§ **What you should do**
Give every entry again, word for word.

§ **Given records**

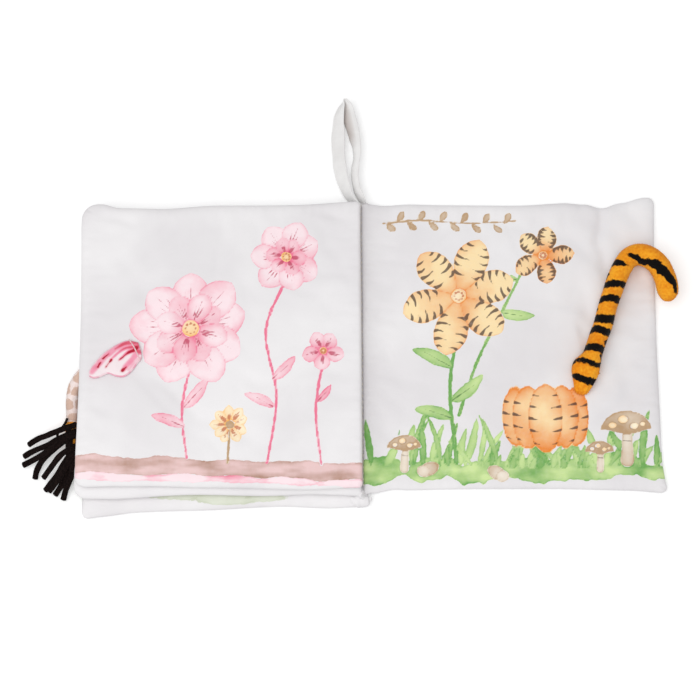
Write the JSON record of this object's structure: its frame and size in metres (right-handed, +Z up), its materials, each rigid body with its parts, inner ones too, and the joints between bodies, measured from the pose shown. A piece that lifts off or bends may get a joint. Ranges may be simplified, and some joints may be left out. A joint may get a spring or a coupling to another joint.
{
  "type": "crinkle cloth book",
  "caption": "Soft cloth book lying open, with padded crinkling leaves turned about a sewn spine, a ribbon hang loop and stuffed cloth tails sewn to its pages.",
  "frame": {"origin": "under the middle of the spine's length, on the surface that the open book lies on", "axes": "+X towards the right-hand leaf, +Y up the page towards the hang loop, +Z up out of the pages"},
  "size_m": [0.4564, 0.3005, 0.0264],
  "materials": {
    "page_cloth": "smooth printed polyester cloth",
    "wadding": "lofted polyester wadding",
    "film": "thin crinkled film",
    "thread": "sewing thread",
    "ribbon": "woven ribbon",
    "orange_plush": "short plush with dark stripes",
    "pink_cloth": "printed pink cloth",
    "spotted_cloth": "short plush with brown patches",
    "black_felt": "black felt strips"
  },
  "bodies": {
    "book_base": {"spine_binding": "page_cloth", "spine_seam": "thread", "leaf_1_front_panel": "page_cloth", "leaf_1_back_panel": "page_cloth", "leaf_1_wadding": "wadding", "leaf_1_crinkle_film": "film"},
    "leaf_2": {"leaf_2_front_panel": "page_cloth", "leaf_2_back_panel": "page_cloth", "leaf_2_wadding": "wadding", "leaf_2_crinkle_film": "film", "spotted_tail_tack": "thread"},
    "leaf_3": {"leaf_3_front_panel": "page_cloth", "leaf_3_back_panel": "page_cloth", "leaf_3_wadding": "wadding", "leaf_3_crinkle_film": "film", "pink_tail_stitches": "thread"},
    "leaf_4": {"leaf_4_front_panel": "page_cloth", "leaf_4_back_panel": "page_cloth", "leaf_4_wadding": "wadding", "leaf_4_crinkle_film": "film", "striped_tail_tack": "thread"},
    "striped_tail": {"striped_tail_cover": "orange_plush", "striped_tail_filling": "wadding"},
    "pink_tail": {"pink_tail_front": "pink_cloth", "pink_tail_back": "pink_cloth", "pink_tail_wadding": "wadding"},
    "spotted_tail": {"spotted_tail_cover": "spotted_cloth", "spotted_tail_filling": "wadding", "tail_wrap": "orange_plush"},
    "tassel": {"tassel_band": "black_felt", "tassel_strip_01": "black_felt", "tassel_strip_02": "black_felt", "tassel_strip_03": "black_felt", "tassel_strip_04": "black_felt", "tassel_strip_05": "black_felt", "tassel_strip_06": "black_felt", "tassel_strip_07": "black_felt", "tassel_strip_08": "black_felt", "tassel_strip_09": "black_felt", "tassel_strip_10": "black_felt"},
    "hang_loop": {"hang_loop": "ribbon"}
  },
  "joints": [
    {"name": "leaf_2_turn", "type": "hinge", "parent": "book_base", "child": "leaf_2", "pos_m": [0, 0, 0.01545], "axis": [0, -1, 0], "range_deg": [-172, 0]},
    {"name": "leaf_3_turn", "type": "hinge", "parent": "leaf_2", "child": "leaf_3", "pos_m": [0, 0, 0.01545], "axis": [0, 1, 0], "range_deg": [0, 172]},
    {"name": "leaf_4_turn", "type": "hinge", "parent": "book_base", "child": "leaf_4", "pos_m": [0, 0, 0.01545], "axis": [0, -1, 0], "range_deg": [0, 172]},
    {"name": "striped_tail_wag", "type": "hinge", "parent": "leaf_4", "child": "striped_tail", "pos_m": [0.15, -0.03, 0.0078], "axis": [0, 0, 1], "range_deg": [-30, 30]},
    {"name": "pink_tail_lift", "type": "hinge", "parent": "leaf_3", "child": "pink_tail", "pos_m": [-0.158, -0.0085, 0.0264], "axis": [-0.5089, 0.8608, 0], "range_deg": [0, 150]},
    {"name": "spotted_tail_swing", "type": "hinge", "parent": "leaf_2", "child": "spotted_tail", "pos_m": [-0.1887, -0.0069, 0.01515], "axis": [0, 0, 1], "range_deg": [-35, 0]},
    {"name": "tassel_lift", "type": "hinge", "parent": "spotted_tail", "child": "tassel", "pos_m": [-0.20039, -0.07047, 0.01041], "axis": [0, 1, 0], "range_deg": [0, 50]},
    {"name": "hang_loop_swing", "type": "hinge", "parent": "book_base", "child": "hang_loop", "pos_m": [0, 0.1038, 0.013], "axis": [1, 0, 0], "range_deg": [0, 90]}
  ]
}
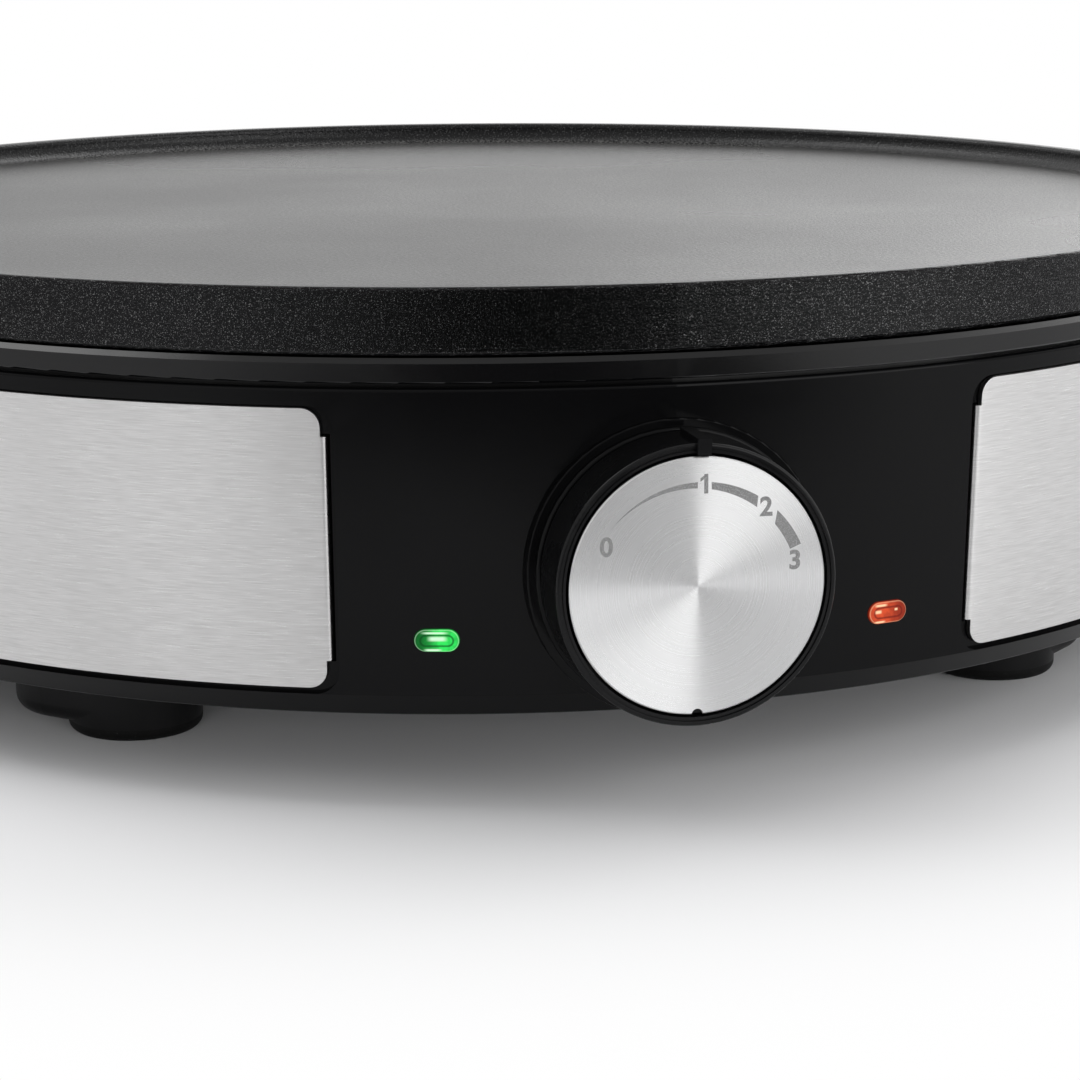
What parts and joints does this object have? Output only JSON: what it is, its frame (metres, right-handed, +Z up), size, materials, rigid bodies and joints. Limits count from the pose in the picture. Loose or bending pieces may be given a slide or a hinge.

§ **Answer to the task**
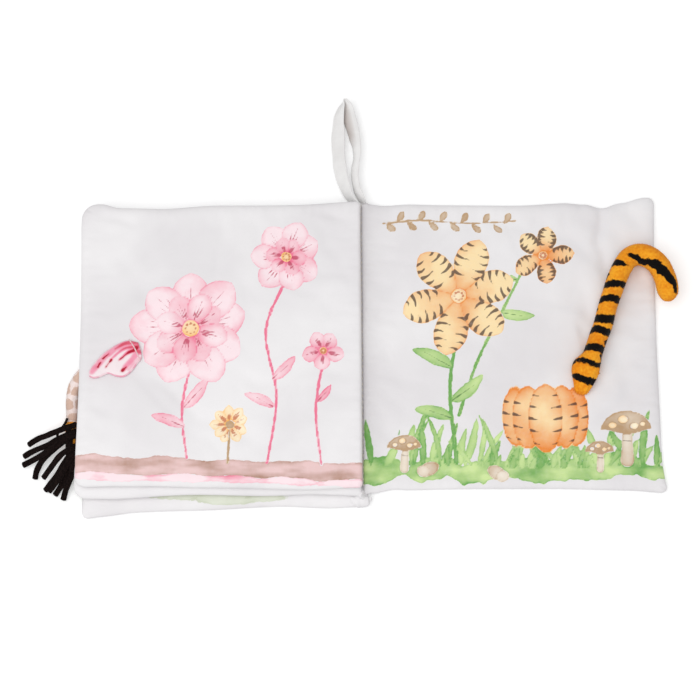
Write the JSON record of this object's structure: its frame and size in metres (right-handed, +Z up), its materials, each rigid body with its parts, inner ones too, and the joints between bodies, measured from the pose shown. A piece that lifts off or bends may get a joint. Ranges may be simplified, and some joints may be left out. A joint may get a spring or a coupling to another joint.
{
  "type": "crinkle cloth book",
  "caption": "Soft cloth book lying open, with padded crinkling leaves turned about a sewn spine, a ribbon hang loop and stuffed cloth tails sewn to its pages.",
  "frame": {"origin": "under the middle of the spine's length, on the surface that the open book lies on", "axes": "+X towards the right-hand leaf, +Y up the page towards the hang loop, +Z up out of the pages"},
  "size_m": [0.4564, 0.3005, 0.0264],
  "materials": {
    "page_cloth": "smooth printed polyester cloth",
    "wadding": "lofted polyester wadding",
    "film": "thin crinkled film",
    "thread": "sewing thread",
    "ribbon": "woven ribbon",
    "orange_plush": "short plush with dark stripes",
    "pink_cloth": "printed pink cloth",
    "spotted_cloth": "short plush with brown patches",
    "black_felt": "black felt strips"
  },
  "bodies": {
    "book_base": {"spine_binding": "page_cloth", "spine_seam": "thread", "leaf_1_front_panel": "page_cloth", "leaf_1_back_panel": "page_cloth", "leaf_1_wadding": "wadding", "leaf_1_crinkle_film": "film"},
    "leaf_2": {"leaf_2_front_panel": "page_cloth", "leaf_2_back_panel": "page_cloth", "leaf_2_wadding": "wadding", "leaf_2_crinkle_film": "film", "spotted_tail_tack": "thread"},
    "leaf_3": {"leaf_3_front_panel": "page_cloth", "leaf_3_back_panel": "page_cloth", "leaf_3_wadding": "wadding", "leaf_3_crinkle_film": "film", "pink_tail_stitches": "thread"},
    "leaf_4": {"leaf_4_front_panel": "page_cloth", "leaf_4_back_panel": "page_cloth", "leaf_4_wadding": "wadding", "leaf_4_crinkle_film": "film", "striped_tail_tack": "thread"},
    "striped_tail": {"striped_tail_cover": "orange_plush", "striped_tail_filling": "wadding"},
    "pink_tail": {"pink_tail_front": "pink_cloth", "pink_tail_back": "pink_cloth", "pink_tail_wadding": "wadding"},
    "spotted_tail": {"spotted_tail_cover": "spotted_cloth", "spotted_tail_filling": "wadding", "tail_wrap": "orange_plush"},
    "tassel": {"tassel_band": "black_felt", "tassel_strip_01": "black_felt", "tassel_strip_02": "black_felt", "tassel_strip_03": "black_felt", "tassel_strip_04": "black_felt", "tassel_strip_05": "black_felt", "tassel_strip_06": "black_felt", "tassel_strip_07": "black_felt", "tassel_strip_08": "black_felt", "tassel_strip_09": "black_felt", "tassel_strip_10": "black_felt"},
    "hang_loop": {"hang_loop": "ribbon"}
  },
  "joints": [
    {"name": "leaf_2_turn", "type": "hinge", "parent": "book_base", "child": "leaf_2", "pos_m": [0, 0, 0.01545], "axis": [0, -1, 0], "range_deg": [-172, 0]},
    {"name": "leaf_3_turn", "type": "hinge", "parent": "leaf_2", "child": "leaf_3", "pos_m": [0, 0, 0.01545], "axis": [0, 1, 0], "range_deg": [0, 172]},
    {"name": "leaf_4_turn", "type": "hinge", "parent": "book_base", "child": "leaf_4", "pos_m": [0, 0, 0.01545], "axis": [0, -1, 0], "range_deg": [0, 172]},
    {"name": "striped_tail_wag", "type": "hinge", "parent": "leaf_4", "child": "striped_tail", "pos_m": [0.15, -0.03, 0.0078], "axis": [0, 0, 1], "range_deg": [-30, 30]},
    {"name": "pink_tail_lift", "type": "hinge", "parent": "leaf_3", "child": "pink_tail", "pos_m": [-0.158, -0.0085, 0.0264], "axis": [-0.5089, 0.8608, 0], "range_deg": [0, 150]},
    {"name": "spotted_tail_swing", "type": "hinge", "parent": "leaf_2", "child": "spotted_tail", "pos_m": [-0.1887, -0.0069, 0.01515], "axis": [0, 0, 1], "range_deg": [-35, 0]},
    {"name": "tassel_lift", "type": "hinge", "parent": "spotted_tail", "child": "tassel", "pos_m": [-0.20039, -0.07047, 0.01041], "axis": [0, 1, 0], "range_deg": [0, 50]},
    {"name": "hang_loop_swing", "type": "hinge", "parent": "book_base", "child": "hang_loop", "pos_m": [0, 0.1038, 0.013], "axis": [1, 0, 0], "range_deg": [0, 90]}
  ]
}
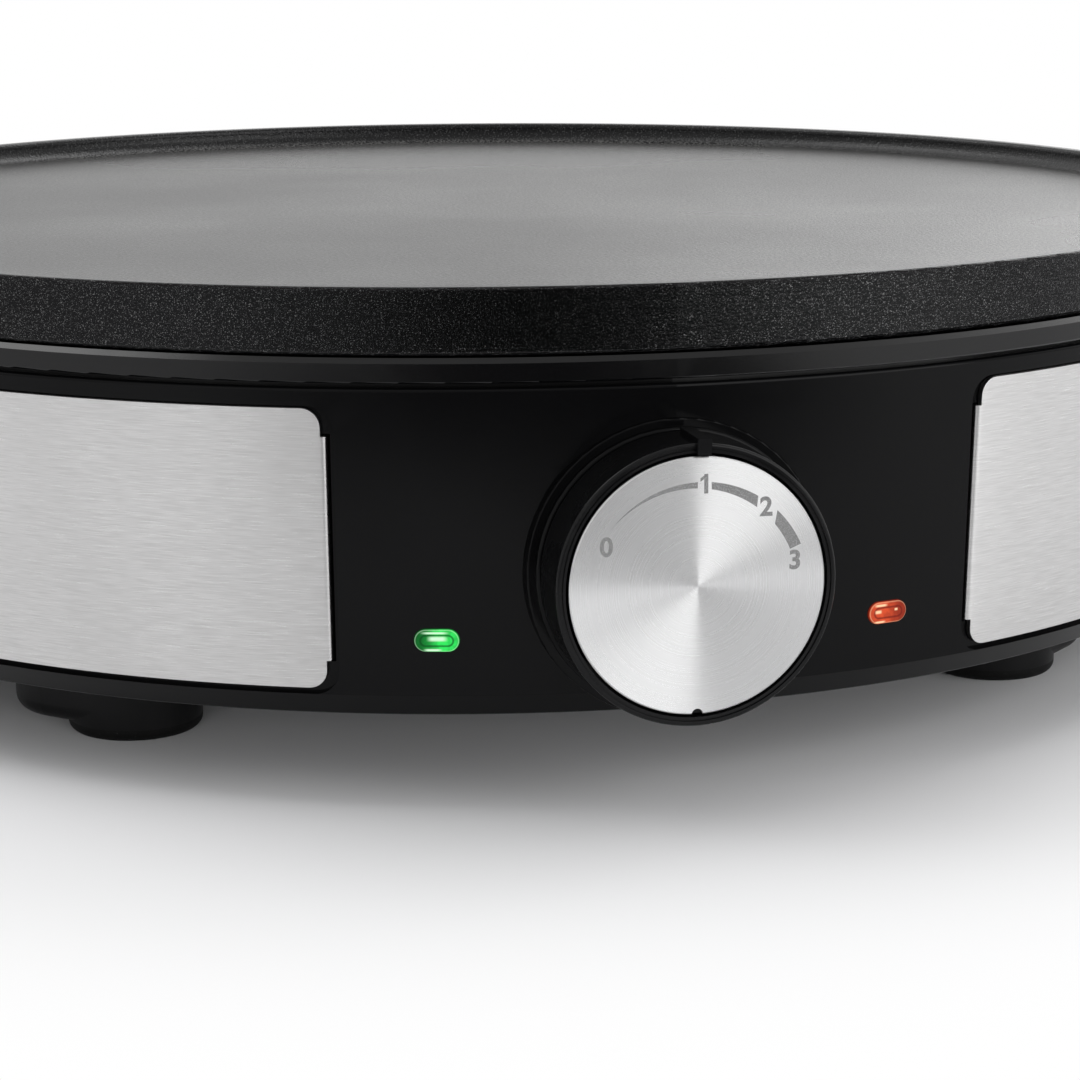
What parts and joints does this object have? Output only JSON: what it is, its frame (metres, right-handed, +Z up), size, materials, rigid bodies and joints. Limits count from the pose in the picture. Loose or bending pieces may be given a slide or a hinge.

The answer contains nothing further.